An SIP is a Systematic Investment Plan. It is a method of investing in mutual funds, where an investor invests a fixed amount of money at regular intervals. The investment amount is automatically deducted from the investor’s bank account and invested in a mutual fund scheme of their choice.
How do mutual funds work?
Mutual funds pool money from several investors to invest in various financial instruments such as stocks, bonds, and money market instruments. A professional fund manager manages the pooled money and invests it in various securities, with the objective of generating returns for the investors.
What are the types of mutual funds?
Mutual funds can be classified into various types based on their investment objective, asset class, and investment style. Some of the types of mutual funds are equity funds, debt funds, balanced funds, sector funds, index funds, and international funds.
What is the minimum investment required for SIPs and mutual funds?
The minimum investment required for SIPs can be as low as Rs. 500 per month, while the minimum investment for mutual funds can range from Rs. 500 to Rs. 5,000, depending on the fund house and the type of fund.
What are the charges for investing in SIPs and mutual funds?
SIPs and mutual funds have different charges such as expense ratio, entry load, exit load, and transaction fees. The expense ratio is the annual fee charged by the fund house for managing the fund. Entry load is a one-time fee charged at the time of investing, while exit load is a fee charged when the investor redeems the investment. Transaction fees are charged for buying or selling mutual fund units.
What is the tax implication of investing in SIPs and mutual funds?

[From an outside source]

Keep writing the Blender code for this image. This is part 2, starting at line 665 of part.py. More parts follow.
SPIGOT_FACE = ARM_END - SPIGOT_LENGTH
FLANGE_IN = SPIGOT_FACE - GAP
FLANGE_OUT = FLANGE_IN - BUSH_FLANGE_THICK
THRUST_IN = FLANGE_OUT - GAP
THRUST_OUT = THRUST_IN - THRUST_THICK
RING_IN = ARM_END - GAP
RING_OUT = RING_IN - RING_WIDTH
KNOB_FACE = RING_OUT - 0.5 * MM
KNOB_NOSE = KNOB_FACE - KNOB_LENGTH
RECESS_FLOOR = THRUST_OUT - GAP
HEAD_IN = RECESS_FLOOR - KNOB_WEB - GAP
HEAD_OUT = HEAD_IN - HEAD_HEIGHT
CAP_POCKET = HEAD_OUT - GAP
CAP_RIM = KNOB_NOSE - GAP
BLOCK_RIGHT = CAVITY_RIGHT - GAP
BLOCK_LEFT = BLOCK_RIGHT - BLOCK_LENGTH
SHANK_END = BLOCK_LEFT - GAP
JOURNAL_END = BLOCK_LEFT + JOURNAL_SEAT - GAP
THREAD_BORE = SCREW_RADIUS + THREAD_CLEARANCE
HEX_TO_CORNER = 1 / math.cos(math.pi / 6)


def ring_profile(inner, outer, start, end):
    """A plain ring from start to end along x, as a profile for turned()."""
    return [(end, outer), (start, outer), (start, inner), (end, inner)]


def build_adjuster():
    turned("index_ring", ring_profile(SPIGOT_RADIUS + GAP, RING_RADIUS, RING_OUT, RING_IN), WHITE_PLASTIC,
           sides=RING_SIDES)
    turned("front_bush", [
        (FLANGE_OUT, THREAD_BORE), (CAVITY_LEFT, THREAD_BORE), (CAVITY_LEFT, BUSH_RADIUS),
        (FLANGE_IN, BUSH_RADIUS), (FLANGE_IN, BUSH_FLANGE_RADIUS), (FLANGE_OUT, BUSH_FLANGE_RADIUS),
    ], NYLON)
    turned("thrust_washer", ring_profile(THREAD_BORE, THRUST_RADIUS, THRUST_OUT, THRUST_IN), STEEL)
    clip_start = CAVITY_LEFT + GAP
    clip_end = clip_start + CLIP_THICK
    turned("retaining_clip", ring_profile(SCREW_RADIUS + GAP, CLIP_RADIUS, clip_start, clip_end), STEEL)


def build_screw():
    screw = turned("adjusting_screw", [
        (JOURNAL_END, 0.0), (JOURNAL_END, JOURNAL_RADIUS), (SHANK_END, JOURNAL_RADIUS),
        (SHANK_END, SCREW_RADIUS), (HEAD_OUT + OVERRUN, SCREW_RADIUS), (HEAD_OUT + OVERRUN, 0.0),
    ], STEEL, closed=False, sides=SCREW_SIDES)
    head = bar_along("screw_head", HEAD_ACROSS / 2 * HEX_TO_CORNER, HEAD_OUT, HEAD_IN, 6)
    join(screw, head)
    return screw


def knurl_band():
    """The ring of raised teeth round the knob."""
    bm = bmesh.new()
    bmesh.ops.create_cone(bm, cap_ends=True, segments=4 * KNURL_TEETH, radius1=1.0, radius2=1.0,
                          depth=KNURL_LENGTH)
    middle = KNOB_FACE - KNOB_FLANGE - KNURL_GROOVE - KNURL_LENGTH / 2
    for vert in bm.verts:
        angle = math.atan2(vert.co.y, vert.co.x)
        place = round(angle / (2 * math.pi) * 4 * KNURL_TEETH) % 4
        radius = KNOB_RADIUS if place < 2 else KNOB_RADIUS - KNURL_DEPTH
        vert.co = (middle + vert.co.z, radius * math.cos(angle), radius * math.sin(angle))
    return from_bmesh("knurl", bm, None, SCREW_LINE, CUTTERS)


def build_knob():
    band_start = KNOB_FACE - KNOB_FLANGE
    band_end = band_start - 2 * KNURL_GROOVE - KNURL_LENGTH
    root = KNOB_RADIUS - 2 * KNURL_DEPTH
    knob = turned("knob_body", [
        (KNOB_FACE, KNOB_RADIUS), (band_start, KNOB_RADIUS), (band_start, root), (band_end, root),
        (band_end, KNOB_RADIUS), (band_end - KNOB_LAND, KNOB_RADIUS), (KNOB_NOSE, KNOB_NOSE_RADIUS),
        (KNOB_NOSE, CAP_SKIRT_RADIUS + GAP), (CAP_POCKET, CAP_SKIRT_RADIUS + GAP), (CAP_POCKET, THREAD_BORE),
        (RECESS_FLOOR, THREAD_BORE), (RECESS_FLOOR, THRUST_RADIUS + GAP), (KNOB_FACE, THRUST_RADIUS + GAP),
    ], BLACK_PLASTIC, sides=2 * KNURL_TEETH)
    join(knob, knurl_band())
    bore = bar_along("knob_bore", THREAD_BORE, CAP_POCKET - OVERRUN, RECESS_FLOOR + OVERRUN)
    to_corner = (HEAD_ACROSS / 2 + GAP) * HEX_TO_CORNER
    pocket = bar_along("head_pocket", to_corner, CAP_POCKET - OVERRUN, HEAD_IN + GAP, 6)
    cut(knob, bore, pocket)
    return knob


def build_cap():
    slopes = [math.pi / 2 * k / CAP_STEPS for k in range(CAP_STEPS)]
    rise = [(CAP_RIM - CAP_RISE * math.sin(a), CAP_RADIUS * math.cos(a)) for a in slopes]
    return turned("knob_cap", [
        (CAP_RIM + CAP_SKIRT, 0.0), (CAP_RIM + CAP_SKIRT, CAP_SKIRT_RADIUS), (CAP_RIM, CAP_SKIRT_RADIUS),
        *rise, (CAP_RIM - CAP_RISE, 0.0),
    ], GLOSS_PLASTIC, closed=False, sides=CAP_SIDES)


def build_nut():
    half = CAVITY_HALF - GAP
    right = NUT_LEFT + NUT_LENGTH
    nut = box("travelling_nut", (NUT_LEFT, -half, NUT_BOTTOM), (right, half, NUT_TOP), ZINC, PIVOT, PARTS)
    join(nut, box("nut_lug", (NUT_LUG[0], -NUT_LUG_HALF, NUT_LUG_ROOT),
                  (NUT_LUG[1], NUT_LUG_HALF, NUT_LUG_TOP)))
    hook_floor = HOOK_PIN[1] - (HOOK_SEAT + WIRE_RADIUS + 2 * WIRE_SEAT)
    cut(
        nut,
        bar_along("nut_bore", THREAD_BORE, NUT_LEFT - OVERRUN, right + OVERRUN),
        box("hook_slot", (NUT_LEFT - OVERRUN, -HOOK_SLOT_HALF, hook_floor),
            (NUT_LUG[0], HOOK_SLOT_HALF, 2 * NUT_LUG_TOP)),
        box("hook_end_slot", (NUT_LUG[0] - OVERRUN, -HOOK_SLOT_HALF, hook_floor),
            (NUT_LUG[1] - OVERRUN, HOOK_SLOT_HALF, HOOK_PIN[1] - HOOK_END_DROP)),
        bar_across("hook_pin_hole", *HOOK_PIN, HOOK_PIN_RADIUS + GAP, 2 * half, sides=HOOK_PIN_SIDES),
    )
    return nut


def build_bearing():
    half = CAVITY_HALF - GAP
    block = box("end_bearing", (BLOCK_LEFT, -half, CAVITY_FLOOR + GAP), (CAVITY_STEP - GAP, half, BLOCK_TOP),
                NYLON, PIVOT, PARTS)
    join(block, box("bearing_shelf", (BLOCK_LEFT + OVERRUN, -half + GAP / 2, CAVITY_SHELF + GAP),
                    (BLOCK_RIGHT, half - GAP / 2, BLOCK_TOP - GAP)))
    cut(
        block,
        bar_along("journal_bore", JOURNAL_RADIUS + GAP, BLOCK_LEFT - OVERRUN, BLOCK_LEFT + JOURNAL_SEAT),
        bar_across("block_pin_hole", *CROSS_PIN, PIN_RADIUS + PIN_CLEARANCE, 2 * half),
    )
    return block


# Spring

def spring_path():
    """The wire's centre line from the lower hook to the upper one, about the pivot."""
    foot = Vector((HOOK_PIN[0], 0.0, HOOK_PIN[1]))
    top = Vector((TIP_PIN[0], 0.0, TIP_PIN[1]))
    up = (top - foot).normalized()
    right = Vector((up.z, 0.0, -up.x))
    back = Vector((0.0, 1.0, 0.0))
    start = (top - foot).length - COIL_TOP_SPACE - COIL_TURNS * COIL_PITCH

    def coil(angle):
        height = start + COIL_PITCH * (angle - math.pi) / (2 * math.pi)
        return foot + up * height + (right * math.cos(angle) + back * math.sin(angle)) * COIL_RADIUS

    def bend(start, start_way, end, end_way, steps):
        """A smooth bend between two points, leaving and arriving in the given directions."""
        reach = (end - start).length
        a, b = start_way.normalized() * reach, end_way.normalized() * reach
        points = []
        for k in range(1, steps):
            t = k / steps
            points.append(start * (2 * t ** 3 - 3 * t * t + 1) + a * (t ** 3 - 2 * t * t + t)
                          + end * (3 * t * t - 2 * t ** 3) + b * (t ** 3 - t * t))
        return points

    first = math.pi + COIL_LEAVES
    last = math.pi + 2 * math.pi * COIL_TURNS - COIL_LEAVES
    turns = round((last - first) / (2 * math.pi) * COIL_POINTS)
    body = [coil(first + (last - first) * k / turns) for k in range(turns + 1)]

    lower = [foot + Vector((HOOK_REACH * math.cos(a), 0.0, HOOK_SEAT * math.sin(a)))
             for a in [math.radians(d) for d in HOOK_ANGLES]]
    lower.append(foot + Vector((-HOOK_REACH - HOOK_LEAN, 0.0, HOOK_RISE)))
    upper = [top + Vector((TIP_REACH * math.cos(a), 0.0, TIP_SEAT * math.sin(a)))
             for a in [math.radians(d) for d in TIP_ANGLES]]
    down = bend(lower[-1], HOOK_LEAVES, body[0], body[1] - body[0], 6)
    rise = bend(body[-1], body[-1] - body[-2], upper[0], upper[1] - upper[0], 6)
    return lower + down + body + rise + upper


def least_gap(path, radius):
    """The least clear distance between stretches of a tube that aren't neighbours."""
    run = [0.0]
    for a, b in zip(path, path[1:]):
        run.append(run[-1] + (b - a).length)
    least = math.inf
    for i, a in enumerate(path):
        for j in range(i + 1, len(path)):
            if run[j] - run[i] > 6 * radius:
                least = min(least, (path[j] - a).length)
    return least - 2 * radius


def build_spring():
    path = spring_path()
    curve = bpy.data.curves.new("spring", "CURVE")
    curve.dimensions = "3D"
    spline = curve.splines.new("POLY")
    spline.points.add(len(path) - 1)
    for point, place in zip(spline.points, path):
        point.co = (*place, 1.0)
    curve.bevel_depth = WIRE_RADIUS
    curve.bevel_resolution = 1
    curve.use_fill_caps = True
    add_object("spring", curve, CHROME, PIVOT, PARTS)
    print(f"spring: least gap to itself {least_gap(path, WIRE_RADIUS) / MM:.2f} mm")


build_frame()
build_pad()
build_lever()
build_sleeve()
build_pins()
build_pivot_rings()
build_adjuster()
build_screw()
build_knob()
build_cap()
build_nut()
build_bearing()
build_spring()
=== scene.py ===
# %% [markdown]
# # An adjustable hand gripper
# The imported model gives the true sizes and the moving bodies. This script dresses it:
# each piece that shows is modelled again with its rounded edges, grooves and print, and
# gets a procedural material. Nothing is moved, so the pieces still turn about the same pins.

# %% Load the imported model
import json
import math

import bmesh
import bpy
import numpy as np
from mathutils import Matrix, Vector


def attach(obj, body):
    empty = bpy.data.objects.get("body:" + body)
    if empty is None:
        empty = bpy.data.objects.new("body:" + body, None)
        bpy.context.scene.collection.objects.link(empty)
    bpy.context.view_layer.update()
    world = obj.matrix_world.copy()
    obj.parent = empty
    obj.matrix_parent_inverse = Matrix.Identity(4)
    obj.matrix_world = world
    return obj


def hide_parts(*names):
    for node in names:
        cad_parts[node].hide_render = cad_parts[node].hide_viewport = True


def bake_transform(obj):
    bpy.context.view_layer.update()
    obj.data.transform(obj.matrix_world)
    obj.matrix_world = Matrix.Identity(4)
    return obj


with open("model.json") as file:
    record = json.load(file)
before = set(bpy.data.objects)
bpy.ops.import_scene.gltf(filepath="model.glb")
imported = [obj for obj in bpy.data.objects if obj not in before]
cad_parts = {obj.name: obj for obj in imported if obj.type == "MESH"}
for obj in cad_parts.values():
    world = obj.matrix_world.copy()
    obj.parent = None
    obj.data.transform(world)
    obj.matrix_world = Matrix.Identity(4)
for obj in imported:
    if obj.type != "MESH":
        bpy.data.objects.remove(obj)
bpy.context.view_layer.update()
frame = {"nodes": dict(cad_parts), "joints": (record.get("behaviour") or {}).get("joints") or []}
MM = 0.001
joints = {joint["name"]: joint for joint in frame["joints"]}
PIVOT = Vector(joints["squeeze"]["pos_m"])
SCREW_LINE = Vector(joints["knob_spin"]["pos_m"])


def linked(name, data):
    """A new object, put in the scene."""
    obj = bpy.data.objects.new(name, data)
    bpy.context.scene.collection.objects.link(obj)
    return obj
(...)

SIPs and mutual funds are subject to taxation based on the type of fund, investment amount, and investment horizon. Long-term capital gains on equity mutual funds are tax-free up to Rs. 1 lakh per year, while short-term capital gains are taxed at 15%. Debt mutual funds held for more than three years are taxed at 20% with indexation, while short-term gains are added to the investor’s income and taxed as per their income tax slab.
Can I switch from one mutual fund to another?
Yes, investors can switch from one mutual fund to another within the same fund house or across different fund houses. Switching from one mutual fund to another may attract exit load, depending on the fund house and the type of fund.
What is the difference between a dividend and growth option in mutual funds?
The dividend option in mutual funds pays out dividends periodically to the investors, while the growth option does not pay out any dividends but reinvests the profits back into the fund, thereby increasing the NAV of the fund.
What is the risk associated with investing in SIPs and mutual funds?
SIPs and mutual funds are subject to market risk, credit risk, interest rate risk, and other types of risks associated with the underlying securities. Investors should do their research and choose a mutual fund scheme that matches their risk appetite and investment objective.
How do I choose the right mutual fund for my investment?
Investors should consider various factors such as investment objective, investment horizon, risk appetite, asset allocation, and past performance before choosing a mutual fund scheme. Investors should also consult with a financial advisor or do their research before making an investment decision.